Economic Slavery

Economic Slavery

In most of the world, outright slavery has largely been eliminated. Unfortunately, most of the world’s people are economic slaves.

In the poorest regions of the world, wage rates are extremely low, and most people are forced to work very long hours to earn subsistence wages. The wealthier nations benefit from the products and services these distant “slaves” supply without having to actually go through the messy process of kidnapping the unfortunates and bringing them to work camps in their home countries.

Even in the developed world, economic slavery abounds.

Money begets money. People with family wealth tend to get better education and this opens the doors to jobs with power and influence. These fortunate individuals also have more ready access to money to invest in new businesses.

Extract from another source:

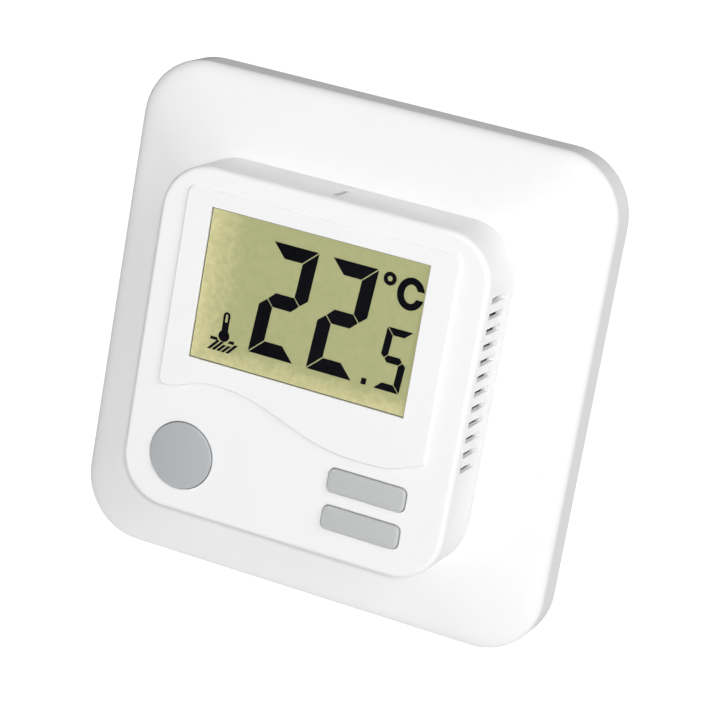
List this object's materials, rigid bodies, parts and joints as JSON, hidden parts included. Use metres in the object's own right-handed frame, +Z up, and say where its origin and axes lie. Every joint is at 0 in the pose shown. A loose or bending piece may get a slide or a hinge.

The leaders of large corporations can earn more than 400 times the average earnings of other employees.

Sports and entertainment celebrities can earn as much or more than many corporate leaders.

Authoritarian political leaders plunder even greater sums in some cases.

Throughout the world, mega cities have been created to house our surging population. Because land is limited in these cities, the cost of living is becoming so high that citizens that would normally be classified as middle class can barely afford to buy or even rent accommodations. Low-income earners have to work multiple jobs and share accommodations to squeak by.

These trends are stressing many societies to an incendiary level.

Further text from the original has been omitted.